Pies, once the pervue of the upper classes, were adapted in the years of the Industrial revolution which canals are so closely associated with, to make a hearty labourers lunch. Take the Cornish pastie for example: did you know the pastry case was just a natural lunchbox to protect the precious meat and potato contents from the poisonous by-products of tin mining?
Other great pairings for a pint include the steak and kidney pie, or it’s adaptation the steak and ale pie. Chips or mash is the traditional accompaniment with peas – mushy peas are a common alternative. Where thins was once the only green side, pub menus are sensitive to modern tastes and other vegetable sides are common.
Chilled pies such as sausage rolls and pork pie, found in supermarket lunch aisles, are also a staple of the pub lunch menu. Pair with a salad, or an adaptation of the Ploughman’s with a selection of cheeses, fruits and chutneys. And of course, bread.
Sunday lunch requires a mention all of its own. It may be the meal Brits are best known for. Even if a pub doesn’t do food during the week – a rarity in this highly competitive industry – it is bound to do a Carvery at Sunday lunchtime.
The Carvery is a hangover from the 1970s heyday of the big breweries and their first diversifying step into restaurants. The Toby Carvery is an enduring example. The buffet format allows the pub to offer a varied menu of roast meats and traditional vegetable sides in a cost effective way. There are no waiting staff and no stressed kitchen trying to provide to everyone’s taste at the busiest meal of the week. It is great value.
Fish and Chips
I have to mention Fish and Chips separately because it is iconic. And that means don’t have it in a pub! Without fail you’ll find a ‘chippie’ in a canal side town and a fish supper from here will taste far better than any pub menu offering.
Ah the perennial argument: when is tea time NOT Tea Time? In many a local vernacular tea time is the evening meal, otherwise known as Dinner. But it often follows that in the same lexicon dinner time is Lunch. Confused?
For the purpose of this blog, I’ll take my lead from my days dining with the UK Armed Forces whilst an under-grad. At 4 o’clock every afternoon, we would be picked up from the base and driven by land rover to the Officers Mess where would take tea from china cups and eat cakes and – I kid you not – sandwiches with crusts removed.
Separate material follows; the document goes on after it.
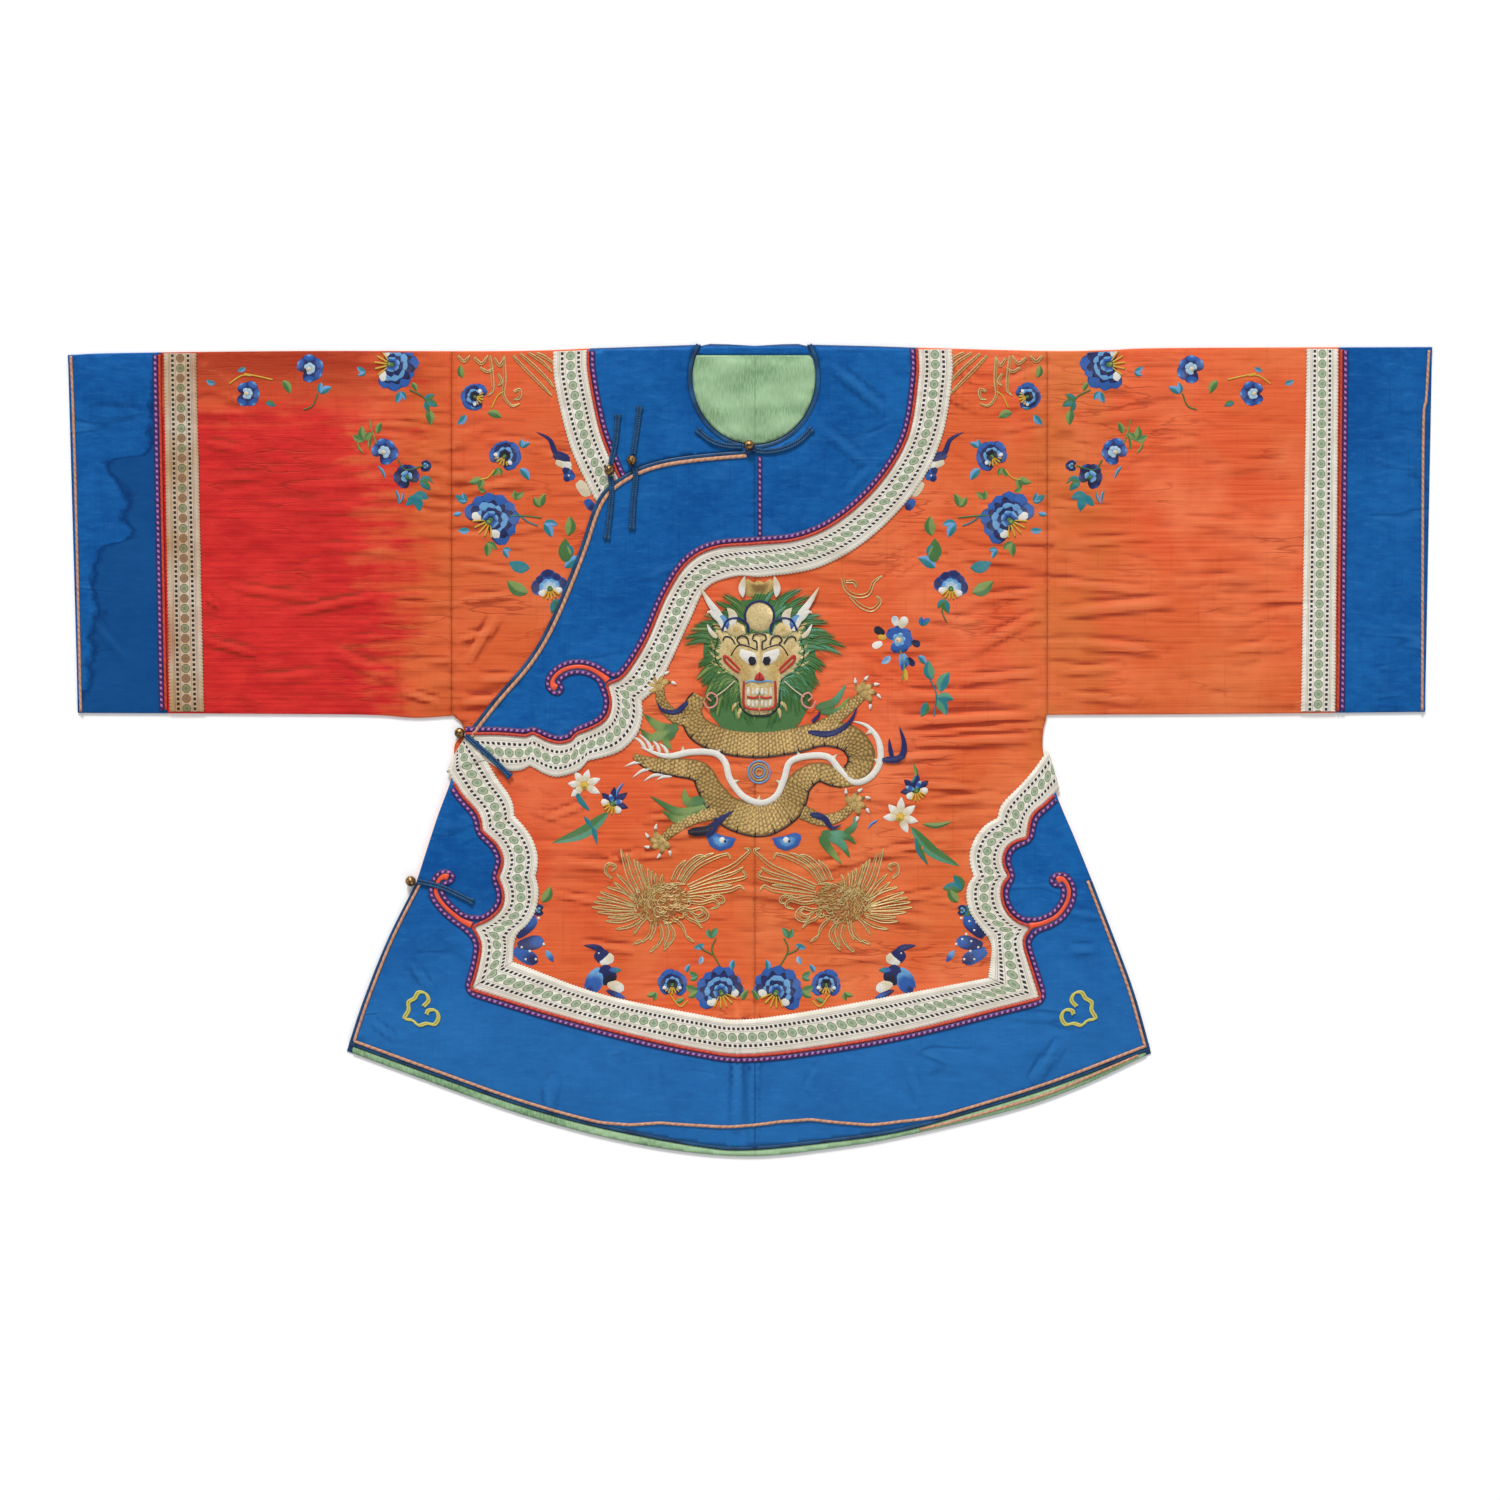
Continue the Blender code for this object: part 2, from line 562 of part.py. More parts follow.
def add_piece(name, mesh, finish, wall=0.0, side=0.0):
    """Makes the object, and gives an open sheet its wall on one side of it."""
    mesh.normal_update()
    mesh.transform(Matrix.Scale(METRE, 4))
    data = bpy.data.meshes.new(name)
    mesh.to_mesh(data)
    mesh.free()
    data.materials.append(material(finish))
    piece = bpy.data.objects.new(name, data)
    COLLECTION.objects.link(piece)
    if wall:
        solid = piece.modifiers.new("cloth wall", 'SOLIDIFY')
        solid.thickness = wall * METRE
        solid.offset = side
        solid.use_even_offset = True
    data.shade_smooth()
    return piece


def on_panel(name, triangles, finish, lifted=True, wall=APPLIQUE):
    """A piece laid on a panel, made from the panel's own points moved out."""
    mesh = sheet(triangles, lambda plan: ground(plan, lifted) + SEAM_GAP)
    return add_piece(name, mesh, finish, wall, 1.0)


def front_hem_between(low, high):
    """The points of the front hem strictly between two places."""
    return [p for p in LINES["front_hem"] if low < p[0] < high]


def body_left():
    """The wearer's left half: front and back in one, folded over the shoulder."""
    area = NECK_LEFT + [p for p in LINES["shoulder_left"] if p[0] <= LEFT_SLEEVE_SEAM_X][1:]
    area += [at(LEFT_SLEEVE_SEAM_X, 2)] + LINES["side_left"]
    area += front_hem_between(CENTRE_SEAM, 400)[::-1] + [SEAM_FOOT]
    mesh = sheet(cut(area), lambda plan: ground(plan, True))
    fold = turn_under(mesh, LINES["shoulder_left"], 1)
    seam = CENTRE_SEAM + SEAM_GAP / 2
    neckline = [at(x, drop) for x, drop in BACK_NECKLINE if x > CENTRE_SEAM][::-1]
    hem = [p for p in LINES["back_hem"] if p[0] > CENTRE_SEAM]
    side = [(LEFT_SLEEVE_SEAM_X - SEAM_GAP / 2, LINES["side_left"][0][1])] + LINES["side_left"][1:-1]
    back_face(mesh, fold[::-1] + neckline + [at(seam, -4), at(seam, 806)] + hem + side[::-1])
    return add_piece("body_left", mesh, "orange_silk", WALL, -1.0)


def body_right():
    """The wearer's right half: the back, the shoulder and the inner flap under the overlap."""
    shoulder = [p for p in LINES["shoulder_right"] if p[0] >= RIGHT_SLEEVE_SEAM_X]
    area = [at(RIGHT_SLEEVE_SEAM_X, 2)] + shoulder + NECK_RIGHT[1:]
    area += LINES["inner_hem"][::-1] + LINES["inner_side"][::-1][1:]
    area += [p for p in LINES["side_right"] if p[1] > LINES["inner_side"][0][1]][::-1]
    mesh = sheet(cut(area), lambda plan: ground(plan, False))
    fold = turn_under(mesh, LINES["shoulder_right"], 1)
    seam = CENTRE_SEAM - SEAM_GAP / 2
    neckline = [at(x, drop) for x, drop in BACK_NECKLINE if x < CENTRE_SEAM]
    hem = [p for p in LINES["back_hem"] if p[0] < CENTRE_SEAM]
    side = [(RIGHT_SLEEVE_SEAM_X + SEAM_GAP / 2, LINES["side_right"][0][1])] + LINES["side_right"][1:-1]
    back_face(mesh, fold + neckline + [at(seam, -4), at(seam, 806)] + hem[::-1] + side[::-1])
    return add_piece("body_right", mesh, "orange_silk", WALL, -1.0)


OVERLAP_AREA = (
    LINES["overlap_edge"] + [p for p in LINES["side_right"] if p[1] < LINES["inner_side"][0][1]]
    + front_hem_between(-400, CENTRE_SEAM) + [SEAM_FOOT]
)


def front_overlap():
    """The curved overlap, sewn to the wearer's left front at the centre seam."""
    mesh = sheet(cut(OVERLAP_AREA), lambda plan: ground(plan, True))
    return add_piece("front_overlap", mesh, "orange_silk", WALL, -1.0)


def sleeve_area(side):
    """The plan of one sleeve and its cuff."""
    ring = LINES["shoulder_" + side] + LINES["cuff_end_" + side][1:-1]
    if side == "right":
        ring = LINES["shoulder_right"][::-1] + LINES["cuff_end_right"][1:-1]
    return ring + LINES["under_" + side]


def tube(name, finish, side, area):
    """A sleeve or cuff: a flat tube folded along the shoulder and the underarm."""
    mesh = sheet(cut(area, sleeve_area(side)), lambda plan: ground(plan, True))
    top = turn_under(mesh, LINES["shoulder_" + side], 1)
    under = turn_under(mesh, LINES["under_" + side], -1)
    back_face(mesh, top + under[::-1])
    return add_piece(name, mesh, finish, WALL, -1.0)


def sleeves():
    """Both sleeves between armhole and cuff seam, and both cuffs beyond it."""
    for side, far, finish in (("right", -800, "crimson_silk"), ("left", 800, "orange_silk")):
        seam, cuff = LINES["sleeve_seam_" + side], LINES["cuff_seam_" + side]
        tube("sleeve_" + side, finish, side, seam + cuff[::-1])
        tube("cuff_" + side, "blue_satin", side, cuff + [at(far, 400), at(far, -40)])


def strap(name, lifted, rows):
    """A narrow frog strap with a wider rounded tip, on top of the yoke."""
    middle = curve(rows, 9.0)
    count = len(middle)
    mesh = bmesh.new()
    pairs = []
    for k in range(count):
        from_tip = k if name in TIP_FIRST else count - 1 - k
        width = STRAP_TIP_WIDTH if from_tip == 0 else STRAP_WIDTH
        left, right = offset(middle, width / 2)[k], offset(middle, -width / 2)[k]
        heights = ground([left, right], lifted) + LEVEL + STRAP_CLEARANCE
        pairs.append([mesh.verts.new((*p, max(heights))) for p in (left, right)])
    for (a, b), (c, d) in zip(pairs, pairs[1:]):
        mesh.faces.new((a, b, d, c))
    return add_piece(name, mesh, "dark_binding", STRAP_HEIGHT, 1.0)


def button(name, x, drop, carrier):
    """A gilt ball button, beside its strap's loop."""
    place = at(x, drop)
    if carrier == "floor":
        height = BUTTON_RADIUS + SEAM_GAP
    else:
        below = BINDING if carrier == "overlap" else APPLIQUE
        height = max(ground([place], carrier == "overlap")) + below + 2 * SEAM_GAP + BUTTON_RADIUS
    mesh = bmesh.new()
    bmesh.ops.create_uvsphere(mesh, u_segments=14, v_segments=8, radius=BUTTON_RADIUS)
    bmesh.ops.translate(mesh, verts=mesh.verts, vec=(place[0], place[1], height))
    return add_piece(name, mesh, "gilt_brass")


def flat_strip(name, ring, finish, bottom, thickness):
    """A flat piece on the back's inner side."""
    mesh = bmesh.new()
    face = mesh.faces.new([mesh.verts.new((p[0], p[1], bottom)) for p in ring])
    face.normal_update()
    if face.normal.z < 0:
        face.normal_flip()
    bmesh.ops.triangulate(mesh, faces=[face])
    return add_piece(name, mesh, finish, thickness, 1.0)


def rim_place(rim, y):
    """Where a line that runs downwards first reaches a height in plan."""
    for a, b in zip(rim, rim[1:]):
        if a[1] >= y > b[1]:
            t = (a[1] - y) / (a[1] - b[1])
            return (a[0] + (b[0] - a[0]) * t, y)
    raise ValueError("the line does not reach that height")


def linings():
    """The lining where it shows: inside the neck and along the longer back hem."""
    bottom = WALL + SEAM_GAP
    rim = offset(LINES["neck"], LINING_INSET)
    band_y = rim[0][1] - NECK_BAND_WIDTH
    patch_y = band_y - SEAM_GAP
    patch = [rim_place(rim, patch_y)] + [p for p in rim if p[1] < patch_y]
    flat_strip("lining_neck", patch + [rim_place(rim[::-1], patch_y)], "green_lining", bottom, LINING)
    band = [rim[0], rim_place(rim, band_y), rim_place(rim[::-1], band_y), rim[-1]]
    flat_strip("band_back_neck", band, "blue_satin", bottom, LINING)
    upper = offset(LINES["front_hem"], -LINING_INSET)[1:-1]
    lower = offset(LINES["back_hem"], 0.2)
    lower = [p for p in lower if upper[0][0] - 2 < p[0] < upper[-1][0] + 2]
    flat_strip("lining_hem", upper + lower[::-1], "green_lining", bottom, LINING)


def trims():
    """Yokes, borders, ribbons and bindings laid on the panels."""
    neck_ring = LINES["neck_binding"] + [at(57, -40), at(-49, -40)]
    neck_hole = LINES["neck"] + [at(57, -40), at(-49, -40)]
    frame_left = [at(CENTRE_SEAM, -30), at(800, -30), at(800, 999), at(CENTRE_SEAM, 999)]
    frame_right = [at(-800, -30), at(CENTRE_SEAM, -30), at(CENTRE_SEAM, 999), at(-800, 999)]
    shoulder = LINES["shoulder_right"][::-1] + [at(-800, 0), at(-800, 999), at(800, 999), at(800, 0)]
    shoulder += LINES["shoulder_left"][::-1]
    yoke_area = LINES["yoke_edge"] + LINES["overlap_edge"][::-1] + [SEAM_TOP, at(CENTRE_SEAM, -40)]
    binding_area = LINES["overlap_edge"] + LINES["overlap_binding"][::-1]
    ribbon_area = LINES["yoke_ribbon"] + LINES["yoke_edge"][::-1]
    on_panel("yoke_left", cut(yoke_area, frame_left, shoulder, without=[neck_ring]), "blue_satin")
    on_panel("yoke_overlap", cut(yoke_area, OVERLAP_AREA, without=[binding_area, neck_ring]), "blue_satin")
    on_panel("ribbon_yoke", cut(ribbon_area, shoulder, without=[binding_area]), "woven_ribbon")
    on_panel("binding_overlap", cut(binding_area, OVERLAP_AREA, without=[neck_ring]), "dark_binding",
             wall=BINDING)
    on_panel("binding_neck", cut(neck_ring, shoulder, without=[neck_hole]), "dark_binding", wall=BINDING)

    blue = LINES["shoulder_yoke"] + [at(CENTRE_SEAM, 160), at(CENTRE_SEAM, -40)]
    ribbon = LINES["shoulder_ribbon"] + LINES["shoulder_yoke"][::-1]
    hidden = [OVERLAP_AREA, neck_ring]
    on_panel("yoke_right", cut(blue, frame_right, shoulder, without=hidden), "blue_satin", False)
    on_panel("ribbon_shoulder", cut(ribbon, shoulder, without=hidden), "woven_ribbon", False)

    front = OVERLAP_AREA
    front_left = [SEAM_TOP, at(CENTRE_SEAM, 20), at(LEFT_SLEEVE_SEAM_X, 20)] + LINES["side_left"]
    front_left += front_hem_between(CENTRE_SEAM, 999)[::-1] + [SEAM_FOOT]
    border_line = LINES["border_right"] + LINES["border_hem"] + LINES["border_left"]
    ribbon_line = LINES["ribbon_right"] + LINES["ribbon_hem"] + LINES["ribbon_left"]
    below_border = border_line + [at(600, 438), at(600, 999), at(-600, 999), at(-600, 421)]
    below_ribbon = ribbon_line + [at(600, 400), at(600, 999), at(-600, 999), at(-600, 385)]
    within_binding = LINES["hem_binding"] + [at(420, 531), at(420, 100), at(-420, 100), at(-420, 531)]
    on_panel("border_overlap", cut(front, below_border, within_binding), "blue_satin")
    on_panel("border_left", cut(front_left, below_border, within_binding), "blue_satin")
    both = [front, front_left]
    ribbon_cut = [cut(area, below_ribbon, without=[below_border]) for area in both]
    on_panel("ribbon_hem", np.concatenate(ribbon_cut), "woven_ribbon")
    on_panel("binding_hem_overlap", cut(front, below_border, without=[within_binding]), "dark_binding")
    on_panel("binding_hem_left", cut(front_left, below_border, without=[within_binding]), "dark_binding")

    for side in ("right", "left"):
        outer = LINES["sleeve_ribbon_" + side + "_outer"]
        inner = LINES["sleeve_ribbon_" + side + "_inner"]
        on_panel("ribbon_sleeve_" + side, cut(outer + inner[::-1], sleeve_area(side)), "woven_ribbon")


COLLECTION = bpy.data.collections.new("embroidered_silk_jacket")
bpy.context.scene.collection.children.link(COLLECTION)
body_left()
body_right()
front_overlap()
sleeves()
trims()
linings()
for strap_name, on_overlap, strap_rows in STRAPS:
    strap(strap_name, on_overlap, strap_rows)
for button_name, button_x, button_drop, button_carrier in BUTTONS:
    button(button_name, button_x, button_drop, button_carrier)
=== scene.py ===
"""Embroidered silk jacket of the East Asian kind, laid flat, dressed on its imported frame.

Every piece of cloth is cut from one fine pattern of the whole front, so that layers share their
points and lie on each other. Plan sizes are millimetres: x runs from the wearer's right cuff to
the left one, and a drop is measured down from the shoulder line.
"""

import math
import random

import bmesh
import bpy
import numpy as np
from mathutils import Matrix, Vector
from mathutils.geometry import delaunay_2d_cdt
from mathutils.kdtree import KDTree


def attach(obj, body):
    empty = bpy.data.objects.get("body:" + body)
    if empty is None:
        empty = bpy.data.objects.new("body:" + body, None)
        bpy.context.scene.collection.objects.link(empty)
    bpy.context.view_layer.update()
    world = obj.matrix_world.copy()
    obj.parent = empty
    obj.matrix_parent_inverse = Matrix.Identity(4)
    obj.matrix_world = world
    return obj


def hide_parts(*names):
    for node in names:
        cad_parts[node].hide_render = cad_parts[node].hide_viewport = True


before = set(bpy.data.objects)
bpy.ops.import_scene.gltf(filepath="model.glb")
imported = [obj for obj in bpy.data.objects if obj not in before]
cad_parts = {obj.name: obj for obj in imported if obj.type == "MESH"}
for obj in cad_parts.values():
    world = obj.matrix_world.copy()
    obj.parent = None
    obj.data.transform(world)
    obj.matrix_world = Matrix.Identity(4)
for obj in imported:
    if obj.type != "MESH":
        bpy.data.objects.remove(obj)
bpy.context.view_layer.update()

bl_info = {
    "name": "Embroidered Silk Jacket",
    "version": (1, 0, 0),
    "blender": (4, 5, 0),
    "location": "View3D > Sidebar > Jacket",
    "description": "Dresses a flat-laid jacket with silk, ribbons, frogs and embroidery",
    "category": "Object",
}

METRE = 0.001
SHOULDER_Y = 400.0
CENTRE_SEAM = 5.0
# Thicknesses: the silk, the gap between layers, what lies on the silk, and the lining
WALL, SEAM_GAP = 1.2, 0.3
APPLIQUE, BINDING, LINING = 1.0, 1.3, 1.0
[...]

There as no exam in the subject at the end of my tenure, but an education in etiquette was had!
Try tea and scones (skons, any other pronounciation is to be sneered at) with jam and clotted cream. All the supermarkets stock them.
Canal boat Dining aboard narrowboat Kodran
Eating out with a family every night soon adds up so take advantage of Kodran’s full galley kitchen and eat in sometimes. You’ll see narrowboat Kodran’s full layout in this blog post. And the supermarkets mentioned above all do a great range of dine-in options if prep is a chore.
All the pots, pans, kitchen utensils, dishes, cups, glasses and cutlery you’ll need for your vacation afloat are provided. Since this is England, there’s a tea pot for those traditional afternoon teas. But we hope you’ll also appreciate the stove top espresso pot and French press for those morning coffees.
But you’ll be missing out on the full adventure if you don’t take advantage of the Great canalside British menu.